Monday, February 9, 2009

Comic for Education


Comic book is getting more popular nowadays. Children and also adults like reading it. Modern comic book was inadvertently born by two employees at the Eastern Color Printing Company who collected a number of popular newspaper comic strips and arranged them into a tabloid-sized magazine (Wright, 2001). Since 1933, the year when the two employees gave birth to the modern comic, comic has become more and more popular.
Music and film have been commonly used as media in learning process. But comic has not. Although comic is relished by many people of different ages, hundreds of people believe that comic is not good for children. Most comics, indeed, contain bad things that parents are worry if their children will imitate the bad attitude they find in them.

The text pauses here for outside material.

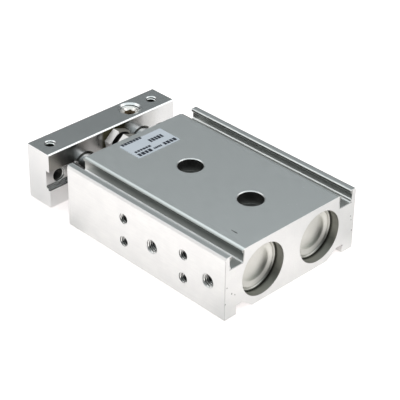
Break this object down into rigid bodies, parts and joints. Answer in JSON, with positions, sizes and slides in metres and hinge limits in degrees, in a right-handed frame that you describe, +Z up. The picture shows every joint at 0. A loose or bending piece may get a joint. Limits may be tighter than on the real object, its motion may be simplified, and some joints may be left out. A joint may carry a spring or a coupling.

But then, many experiments show contrary view. According to Gene Yang (2003) comic has five strengths to use in education. Those strengths are:
1. Motivating
Hutchinson (1949) found as the result of his experiment that 74% of teachers surveyed found comics "helpful for motivation".
2. Visual
Sones (1944) noted that students of "low and middle intelligence levels" were especially helped by comics' visual quality.
3. Permanent
Using comic as learning media is much different with using film or animation. If students don’t understand a scene of a film or animation, they cannot repeat the unknown scene. But we can do this if we use comic.
4. Intermediary
Karl Koenke (1981) suggests that comics can lead students towards the discipline of reading, especially those who don't enjoy reading or have a fear of failure.
5. Popular
Timothy Morrison, Gregory Bryan, and George Chilcoat (2002) suggest that, by incorporating popular culture (comic, for instance) into the curriculum, teachers can bridge the separation many students feel between their lives in and out of school.
Comic can be an alternative media to learn English. Just try it.